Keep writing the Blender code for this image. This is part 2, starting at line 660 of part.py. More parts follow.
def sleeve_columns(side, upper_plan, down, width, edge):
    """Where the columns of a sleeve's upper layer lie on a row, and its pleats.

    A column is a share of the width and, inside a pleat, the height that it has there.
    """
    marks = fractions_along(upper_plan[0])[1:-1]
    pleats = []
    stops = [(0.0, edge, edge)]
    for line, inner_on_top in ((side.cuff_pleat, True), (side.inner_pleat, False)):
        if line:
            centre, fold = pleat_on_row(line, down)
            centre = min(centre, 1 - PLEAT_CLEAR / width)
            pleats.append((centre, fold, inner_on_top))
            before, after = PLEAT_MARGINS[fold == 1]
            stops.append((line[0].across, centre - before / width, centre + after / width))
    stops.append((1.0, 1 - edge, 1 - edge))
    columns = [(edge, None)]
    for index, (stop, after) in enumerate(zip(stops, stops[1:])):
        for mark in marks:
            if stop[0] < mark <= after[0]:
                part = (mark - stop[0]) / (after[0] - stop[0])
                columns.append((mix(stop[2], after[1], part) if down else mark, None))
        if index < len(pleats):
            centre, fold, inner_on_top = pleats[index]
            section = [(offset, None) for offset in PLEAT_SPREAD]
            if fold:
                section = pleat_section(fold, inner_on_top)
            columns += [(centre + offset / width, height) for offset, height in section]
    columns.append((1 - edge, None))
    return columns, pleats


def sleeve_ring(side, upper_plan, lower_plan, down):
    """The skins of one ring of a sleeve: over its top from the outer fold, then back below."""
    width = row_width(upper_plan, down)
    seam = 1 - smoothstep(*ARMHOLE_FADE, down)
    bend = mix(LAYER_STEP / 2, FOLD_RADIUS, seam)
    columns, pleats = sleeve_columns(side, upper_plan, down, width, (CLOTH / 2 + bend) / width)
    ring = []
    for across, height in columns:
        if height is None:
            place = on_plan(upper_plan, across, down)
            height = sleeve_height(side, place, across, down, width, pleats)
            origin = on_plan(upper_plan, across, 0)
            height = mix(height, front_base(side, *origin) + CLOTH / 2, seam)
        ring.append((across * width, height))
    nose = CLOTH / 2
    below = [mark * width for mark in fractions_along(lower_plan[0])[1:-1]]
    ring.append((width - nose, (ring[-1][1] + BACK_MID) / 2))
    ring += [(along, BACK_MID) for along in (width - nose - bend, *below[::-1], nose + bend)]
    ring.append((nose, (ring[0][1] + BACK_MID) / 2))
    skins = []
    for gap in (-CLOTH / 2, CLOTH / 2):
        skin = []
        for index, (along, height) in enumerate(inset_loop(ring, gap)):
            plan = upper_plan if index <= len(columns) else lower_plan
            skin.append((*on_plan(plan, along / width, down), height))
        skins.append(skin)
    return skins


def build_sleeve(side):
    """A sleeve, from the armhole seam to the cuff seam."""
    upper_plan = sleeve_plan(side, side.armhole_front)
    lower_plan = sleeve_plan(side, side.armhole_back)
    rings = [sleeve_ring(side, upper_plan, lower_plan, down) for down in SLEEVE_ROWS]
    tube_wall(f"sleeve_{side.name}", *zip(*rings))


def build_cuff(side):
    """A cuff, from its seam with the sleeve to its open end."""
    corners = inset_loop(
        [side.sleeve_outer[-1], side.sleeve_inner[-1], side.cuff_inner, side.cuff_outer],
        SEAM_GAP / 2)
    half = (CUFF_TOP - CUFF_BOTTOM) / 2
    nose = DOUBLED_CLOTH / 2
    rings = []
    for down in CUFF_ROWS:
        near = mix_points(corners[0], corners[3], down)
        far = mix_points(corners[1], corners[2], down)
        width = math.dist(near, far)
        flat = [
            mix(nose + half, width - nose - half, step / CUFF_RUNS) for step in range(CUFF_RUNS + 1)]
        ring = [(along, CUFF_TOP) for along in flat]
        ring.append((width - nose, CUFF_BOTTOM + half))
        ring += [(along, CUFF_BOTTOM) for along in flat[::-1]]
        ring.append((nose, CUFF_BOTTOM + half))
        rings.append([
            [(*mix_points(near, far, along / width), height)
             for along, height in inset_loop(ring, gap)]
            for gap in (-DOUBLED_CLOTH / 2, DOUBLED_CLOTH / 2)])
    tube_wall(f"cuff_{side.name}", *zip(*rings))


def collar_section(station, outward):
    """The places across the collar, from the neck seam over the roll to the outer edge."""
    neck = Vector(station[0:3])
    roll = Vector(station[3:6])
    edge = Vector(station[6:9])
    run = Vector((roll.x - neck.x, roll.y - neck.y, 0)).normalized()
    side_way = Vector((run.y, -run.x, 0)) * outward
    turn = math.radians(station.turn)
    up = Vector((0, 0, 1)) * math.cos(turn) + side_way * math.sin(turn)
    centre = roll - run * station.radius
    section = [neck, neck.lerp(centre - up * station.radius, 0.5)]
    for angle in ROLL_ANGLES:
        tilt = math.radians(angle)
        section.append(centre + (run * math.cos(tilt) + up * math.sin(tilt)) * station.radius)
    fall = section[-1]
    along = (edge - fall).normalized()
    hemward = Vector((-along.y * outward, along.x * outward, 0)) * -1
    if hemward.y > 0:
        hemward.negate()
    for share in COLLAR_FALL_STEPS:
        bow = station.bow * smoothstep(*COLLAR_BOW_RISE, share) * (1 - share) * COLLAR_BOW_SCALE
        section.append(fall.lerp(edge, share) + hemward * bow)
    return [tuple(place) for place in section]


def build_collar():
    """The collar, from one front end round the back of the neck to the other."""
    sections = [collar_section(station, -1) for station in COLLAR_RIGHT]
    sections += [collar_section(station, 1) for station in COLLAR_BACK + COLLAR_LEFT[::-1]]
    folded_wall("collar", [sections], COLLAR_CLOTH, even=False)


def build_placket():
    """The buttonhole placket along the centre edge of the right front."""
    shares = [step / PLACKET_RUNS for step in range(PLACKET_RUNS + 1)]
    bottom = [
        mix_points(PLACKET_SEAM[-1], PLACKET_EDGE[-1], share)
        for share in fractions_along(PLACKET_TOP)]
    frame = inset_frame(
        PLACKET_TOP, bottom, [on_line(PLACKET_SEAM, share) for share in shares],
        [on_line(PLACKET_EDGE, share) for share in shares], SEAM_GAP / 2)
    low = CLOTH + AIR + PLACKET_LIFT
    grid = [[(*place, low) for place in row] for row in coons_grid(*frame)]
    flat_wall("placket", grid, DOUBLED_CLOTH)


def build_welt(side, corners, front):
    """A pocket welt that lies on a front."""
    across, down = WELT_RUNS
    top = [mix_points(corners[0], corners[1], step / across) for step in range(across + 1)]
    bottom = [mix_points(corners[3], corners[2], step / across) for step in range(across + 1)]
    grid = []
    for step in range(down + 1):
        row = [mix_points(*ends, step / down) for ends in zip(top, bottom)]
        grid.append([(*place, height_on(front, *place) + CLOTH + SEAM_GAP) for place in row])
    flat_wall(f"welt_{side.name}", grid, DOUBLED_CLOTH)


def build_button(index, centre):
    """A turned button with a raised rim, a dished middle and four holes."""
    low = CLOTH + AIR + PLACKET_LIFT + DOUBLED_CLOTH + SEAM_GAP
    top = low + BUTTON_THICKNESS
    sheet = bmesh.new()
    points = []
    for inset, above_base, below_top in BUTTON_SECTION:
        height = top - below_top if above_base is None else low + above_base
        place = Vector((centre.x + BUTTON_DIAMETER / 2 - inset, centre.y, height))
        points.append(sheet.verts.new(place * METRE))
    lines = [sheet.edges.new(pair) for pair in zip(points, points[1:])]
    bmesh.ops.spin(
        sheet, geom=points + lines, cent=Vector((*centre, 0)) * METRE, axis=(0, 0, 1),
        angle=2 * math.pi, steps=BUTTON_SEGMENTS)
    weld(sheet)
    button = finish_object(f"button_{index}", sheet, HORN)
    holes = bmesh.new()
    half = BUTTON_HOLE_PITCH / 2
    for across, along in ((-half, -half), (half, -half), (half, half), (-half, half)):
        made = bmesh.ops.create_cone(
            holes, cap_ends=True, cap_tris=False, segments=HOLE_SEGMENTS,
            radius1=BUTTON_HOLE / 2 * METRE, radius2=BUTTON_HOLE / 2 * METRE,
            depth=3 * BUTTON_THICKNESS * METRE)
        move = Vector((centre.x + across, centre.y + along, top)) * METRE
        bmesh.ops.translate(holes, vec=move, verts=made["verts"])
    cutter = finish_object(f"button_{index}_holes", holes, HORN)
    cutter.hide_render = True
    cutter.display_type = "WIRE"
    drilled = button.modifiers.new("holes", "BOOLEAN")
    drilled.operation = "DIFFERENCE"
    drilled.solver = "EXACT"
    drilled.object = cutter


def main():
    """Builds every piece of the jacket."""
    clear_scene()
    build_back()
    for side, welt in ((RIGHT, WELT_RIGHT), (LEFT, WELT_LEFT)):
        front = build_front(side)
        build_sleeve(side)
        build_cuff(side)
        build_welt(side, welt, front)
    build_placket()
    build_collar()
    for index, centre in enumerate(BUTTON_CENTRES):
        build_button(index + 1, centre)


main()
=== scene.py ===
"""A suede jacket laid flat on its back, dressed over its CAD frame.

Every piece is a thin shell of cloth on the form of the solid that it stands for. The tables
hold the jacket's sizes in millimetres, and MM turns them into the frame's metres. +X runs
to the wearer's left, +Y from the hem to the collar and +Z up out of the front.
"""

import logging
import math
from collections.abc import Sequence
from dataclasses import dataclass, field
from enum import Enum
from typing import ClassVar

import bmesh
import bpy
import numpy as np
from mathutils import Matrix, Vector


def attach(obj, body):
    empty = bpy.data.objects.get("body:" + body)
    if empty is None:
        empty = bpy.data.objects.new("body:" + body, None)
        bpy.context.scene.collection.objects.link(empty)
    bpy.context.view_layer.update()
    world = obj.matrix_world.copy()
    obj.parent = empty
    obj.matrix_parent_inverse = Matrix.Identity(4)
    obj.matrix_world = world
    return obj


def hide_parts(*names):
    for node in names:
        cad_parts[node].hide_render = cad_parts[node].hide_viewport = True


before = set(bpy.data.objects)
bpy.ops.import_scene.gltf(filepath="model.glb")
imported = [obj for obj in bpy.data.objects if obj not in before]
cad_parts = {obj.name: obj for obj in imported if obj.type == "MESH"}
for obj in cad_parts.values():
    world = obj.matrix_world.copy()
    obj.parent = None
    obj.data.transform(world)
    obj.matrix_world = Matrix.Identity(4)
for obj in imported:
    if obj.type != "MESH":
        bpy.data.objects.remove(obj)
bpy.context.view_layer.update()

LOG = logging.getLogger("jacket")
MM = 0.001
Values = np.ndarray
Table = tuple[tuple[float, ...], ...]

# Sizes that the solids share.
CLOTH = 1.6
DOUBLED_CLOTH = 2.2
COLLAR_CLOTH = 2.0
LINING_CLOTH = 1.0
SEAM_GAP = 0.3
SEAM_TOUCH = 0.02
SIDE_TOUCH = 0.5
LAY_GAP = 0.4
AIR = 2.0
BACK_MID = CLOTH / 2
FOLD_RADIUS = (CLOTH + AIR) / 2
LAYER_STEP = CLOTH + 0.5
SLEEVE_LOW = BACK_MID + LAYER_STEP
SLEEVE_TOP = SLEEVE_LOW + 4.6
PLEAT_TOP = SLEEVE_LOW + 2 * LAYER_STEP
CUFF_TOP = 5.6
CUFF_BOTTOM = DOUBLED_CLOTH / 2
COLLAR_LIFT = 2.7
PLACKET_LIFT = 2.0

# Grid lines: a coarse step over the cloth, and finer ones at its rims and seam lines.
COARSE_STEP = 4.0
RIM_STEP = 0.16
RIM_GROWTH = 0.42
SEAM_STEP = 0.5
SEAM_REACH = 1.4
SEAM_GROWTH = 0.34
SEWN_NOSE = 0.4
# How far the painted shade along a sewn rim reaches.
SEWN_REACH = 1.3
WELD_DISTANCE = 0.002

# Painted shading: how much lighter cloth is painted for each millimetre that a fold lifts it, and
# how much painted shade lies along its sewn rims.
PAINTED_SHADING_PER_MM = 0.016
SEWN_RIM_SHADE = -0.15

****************

What you have to do: Return only the lines from the beginning of the material up to and including the line with "return columns, pleats", exactly as written.

Response below:
Keep writing the Blender code for this image. This is part 2, starting at line 660 of part.py. More parts follow.
def sleeve_columns(side, upper_plan, down, width, edge):
    """Where the columns of a sleeve's upper layer lie on a row, and its pleats.

    A column is a share of the width and, inside a pleat, the height that it has there.
    """
    marks = fractions_along(upper_plan[0])[1:-1]
    pleats = []
    stops = [(0.0, edge, edge)]
    for line, inner_on_top in ((side.cuff_pleat, True), (side.inner_pleat, False)):
        if line:
            centre, fold = pleat_on_row(line, down)
            centre = min(centre, 1 - PLEAT_CLEAR / width)
            pleats.append((centre, fold, inner_on_top))
            before, after = PLEAT_MARGINS[fold == 1]
            stops.append((line[0].across, centre - before / width, centre + after / width))
    stops.append((1.0, 1 - edge, 1 - edge))
    columns = [(edge, None)]
    for index, (stop, after) in enumerate(zip(stops, stops[1:])):
        for mark in marks:
            if stop[0] < mark <= after[0]:
                part = (mark - stop[0]) / (after[0] - stop[0])
                columns.append((mix(stop[2], after[1], part) if down else mark, None))
        if index < len(pleats):
            centre, fold, inner_on_top = pleats[index]
            section = [(offset, None) for offset in PLEAT_SPREAD]
            if fold:
                section = pleat_section(fold, inner_on_top)
            columns += [(centre + offset / width, height) for offset, height in section]
    columns.append((1 - edge, None))
    return columns, pleats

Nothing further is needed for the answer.